Lima musim terakhir Liverpool bahkan tak pernah dihitung pengamat sebagai kandidat juara. Mereka paling banter dinilai hanya bisa menembus zona big four. Walau memang situasi yang dialami Liverpool relatif lebih baik dibanding Persija. Klub tersebut sempat mencicipi gelar Liga Champions Eropa musim 2004-2005.
Liverpool kini sedang mencoba bangkit dengan mendatangkan arsitek asal Jerman, Jurgen Klopp yang pernah sukses bersama Borussia Dortmund. Sayang di musim ini Klopp gagal menyajikan gelar Premier League. Chelsea jadi kampiun Premier League 2016-2017.
“Untuk membawa Liverpool ke level juara butuh proses. Saya datang ke Liverpool untuk membangun sesuatu. Hal itu tidak bisa dilakukan secara instan,” celoteh Klopp dalam sebuah sesi wawancara dengan Sky Sports di awal musim.

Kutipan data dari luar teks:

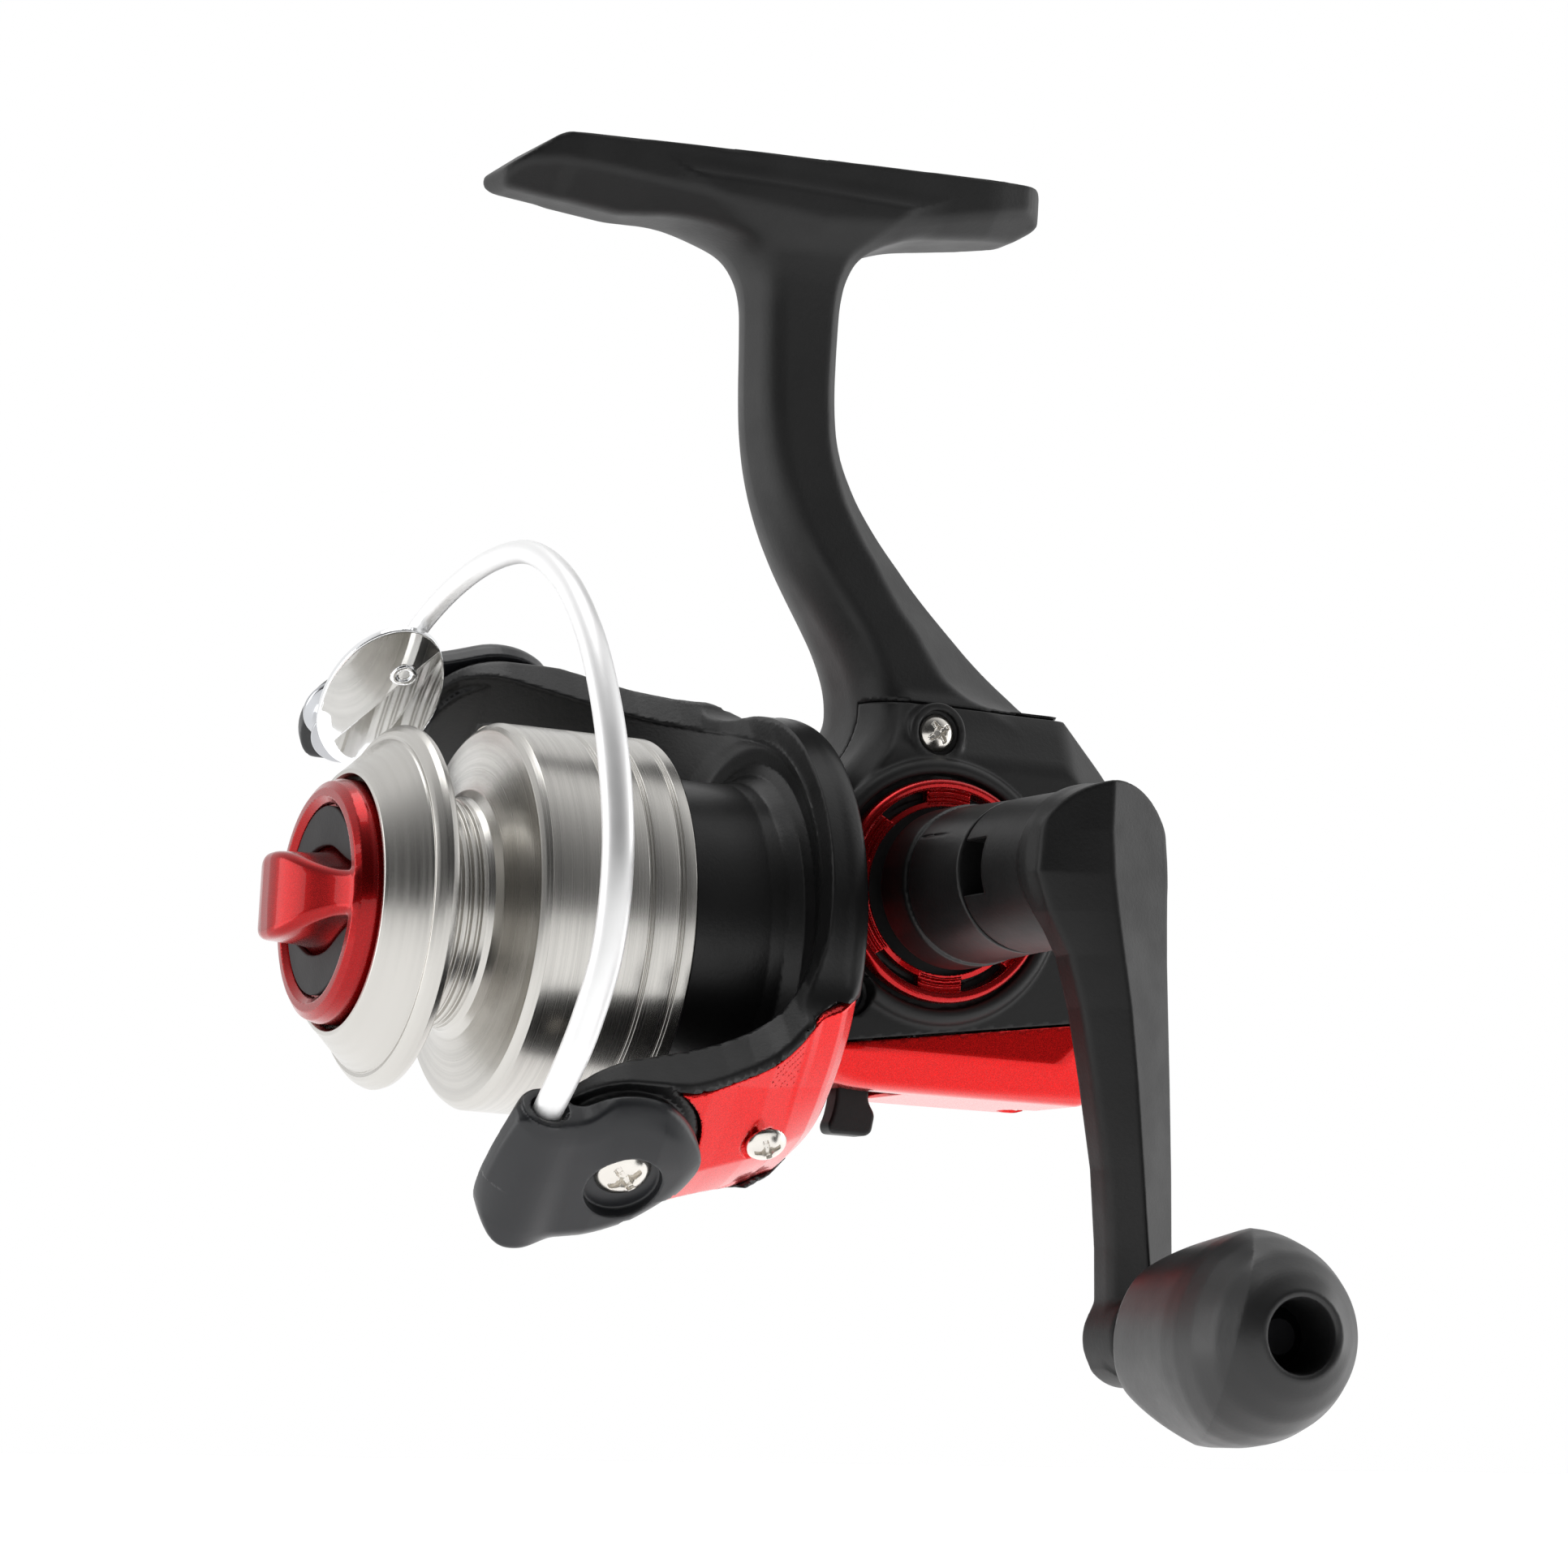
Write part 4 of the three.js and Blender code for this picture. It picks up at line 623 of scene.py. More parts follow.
def ring_d(P):
    x, y, z = P[:, 0], P[:, 1], P[:, 2] - HZ
    r = np.hypot(y, z)
    outer = poly(r, x, fillet([[9.75, 11.25], [10.96, 11.25], [10.96, 12.6], [10.6, 13.0], [9.95, 12.9]], 0.2, 4))
    inner = poly(r, x, [[8.25, 11.35], [8.8, 11.35], [8.8, 12.5], [8.25, 12.7]])
    a = (np.arctan2(z, y) / D2R - 30) % 60
    a = np.minimum(a, 60 - a) * D2R
    w = r * np.sin(a)
    block = mx(mx(np.abs(w) - 2.35, np.abs(r - 9.25) - 0.95, 0.15), np.abs(x - 11.85) - 0.55, 0.15)
    wave = 12.2 + 0.38 * np.cos((r - 8.62) * 2 * math.pi / 0.62)
    ribs = mx(mx(np.abs(w) - 2.2, np.abs(r - 9.25) - 0.95, 0.1), mx(x - wave - 0.15, 11.4 - x), 0.1) * 0.6
    return mn(mn(outer, inner), mn(block, ribs, 0.1), 0.12)


field("ring", ring_d, (10.8, -11.5, HZ - 11.5), (13.6, 11.5, HZ + 11.5), 0.10, M_REDS, "reel_body", ["side_cover_ring"], "red_lacquer")


def screw(name, o, d, R, H, body, reps, shank, slen, spin=0.0, mat=None):
    """Phillips pan head on a plain shank."""
    o, d = np.asarray(o, float), np.asarray(d, float) / np.linalg.norm(d)
    c, s = math.cos(spin), math.sin(spin)

    def f(P):
        a, b, w = loc(P, o, d)
        a, b = a * c + b * s, -a * s + b * c
        r = np.hypot(a, b)
        rad = (R * R + H * H) / (2 * H) if H < R else R
        dome = np.sqrt(r * r + (w - (H - rad)) ** 2) - rad
        head = mx(mx(dome, r - R, 0.25), -w)
        arm = lambda p, q: mx(mx(np.abs(q) - R * 0.135 - 0.10 * (w - H), np.abs(p) - R * 0.60), 0.30 * H - w)
        cross = mn(arm(a, b), arm(b, a), 0.12)
        cone = (r - R * 0.34 - (w - H) * 0.45) * 0.9
        head = mx(head, -mn(cross, mx(cone, 0.15 * H - w), 0.1), 0.06)
        return mn(head, mx(r - shank, np.abs(w + slen / 2) - slen / 2 - 0.02))
    pad = R + 0.4
    ext = np.abs(d)
    lo = np.minimum(o - d * slen, o + d * H) - pad * np.sqrt(np.maximum(0, 1 - ext ** 2)) - 0.4
    hi = np.maximum(o - d * slen, o + d * H) + pad * np.sqrt(np.maximum(0, 1 - ext ** 2)) + 0.4
    field(name, f, lo, hi, R * 0.055, mat or M_NICKEL, body, reps, "plain_steel")


screw("screw_top", (10.15, -0.6, 21.3), X, 1.95, 0.9, "reel_body", ["cover_screw_top"], 0.8, 3.0, 0.6)
screw("screw_rear", (10.15, 19.2, 8.2), X, 1.85, 0.9, "reel_body", ["cover_screw_rear"], 0.8, 3.0, 0.2)
screw("screw_front", (10.15, -8.9, -5.1), X, 1.85, 0.9, "reel_body", ["cover_screw_front"], 0.8, 3.0, 1.0, M_BLUED)
screw("screw_lower", (-4, 17.6, -12.85), -Z, 1.9, 0.9, "reel_body", ["lower_cover_screw"], 0.8, 3.0, 0.4)


def lever_d(P):
    x, y, z = P[:, 0], P[:, 1], P[:, 2]
    a = poly(y, z, fillet([[-5.2, -9], [-1.7, -9], [-1.7, -14.6], [-0.9, -15.8], [-1.2, -17.6], [-1.8, -18.0], [-5.6, -18.0], [-5.9, -17.2], [-5.5, -16.2], [-5.2, -14.6]], 0.5))
    d = slab(a, x, 1.3, 0.35)
    return mn(d, cyl(P, (0, 0, -7.8), Y, 1.2, -12.9, -1.4))


field("stop_switch", lever_d, (-2, -14, -19), (2, 0, -6), 0.16, M_BLACK, "stop_lever", ["anti_reverse_lever"], "black_plastic")

# ------------------------------------------------------------------ rotor
BASE = [[2.6, -14.9], [19.0, -14.9], [19.5, -12.9], [21.6, -12.9], [22.2, -13.5], [22.25, -14.1], [19.85, -16.35], [19.3, -16.1], [17.6, -15.95], [16.4, -16.5], [15.5, -17.8],
        [15.2, -19.4], [15.2, -34.8], [14.7, -35.3], [13.7, -35.3], [13.7, -17.6], [5.2, -17.6], [5.2, -21.2], [2.6, -21.2]]
OUT2 = [[21.9, -12.4], [24.1, -14.7], [26.1, -17.9], [27.8, -21.8], [29.1, -25.6], [30.3, -28.8], [30.95, -31.0], [31.1, -33.0], [31.1, -36.0]]
ARM = [[19.2, -12.4]] + OUT2 + [[31.1, -44.4], [28.3, -44.4], [28.2, -41.4], [25.75, -33.3], [23.4, -25.6], [21.7, -20.5], [20.3, -17.5], [19.2, -16.0]]


def arm_plan(t, y):
    """The arm seen along its normal: straight flanks that flare into the cup with one large radius."""
    half = np.interp(-y, [16.15, 16.6, 17.2, 18, 19, 20.5, 22, 24, 27, 30, 36.3], [19.5, 15.3, 13.4, 11.9, 10.75, 9.7, 9.05, 8.5, 8.1, 7.95, 7.9])
    slope = np.interp(-y, [16.15, 17.2, 18, 20, 24], [0.25, 0.55, 0.70, 0.88, 1.0])
    return np.where(y < PIVOT, np.hypot(t, y - PIVOT) - 7.9, np.where(y > -16.15, -y - 17.5 + 0 * t, (np.abs(t) - half) * slope))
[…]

Tanda-tanda kebangkitan Liverpool mulai nampak di era Klopp. Paling tidak terlihat kala klub yang satu ini lolos ke Liga Europa musim 2015-2016. Kini besar kemungkinan Philippe Coutinho cs. menempati posisi lebih baik dibanding Manchester United di jajaran papan atas Liga Inggris musim ini.
Situasi sulit yang dialami Liverpool juga dirasakan tim super di Serie A, AC Milan. Klub yang pernah dijuluki The Dream Team pada periode 1990-an kini terlihat kesulitan menyaingi Juventus, AS Roma, dan Napoli. Saudara sekota Milan, Internazionale Milan juga senasib.
Di Indonesia Persija tidak sendirian. Sejumlah klub elite yang besar di era perserikatan layaknya PSM Makassar, Persebaya Surabaya, dan PSMS Medan juga terlempar dari persaingan elite. Dua nama klub terakhir bahkan saat ini berkiprah di level Liga 2.
Sementara itu, PSM terlihat mulai kinclong. Tim Juku Eja kini ikut dalam balapan menjadi juara di awal Liga 1 2017.
Pertanyaannya sampai kapan Persija berkutat dengan masalahnya? Sulit menjawabnya. Pastinya pendukung setia Macan Kemayoran berharap klub kesayangannya kembali mengaum.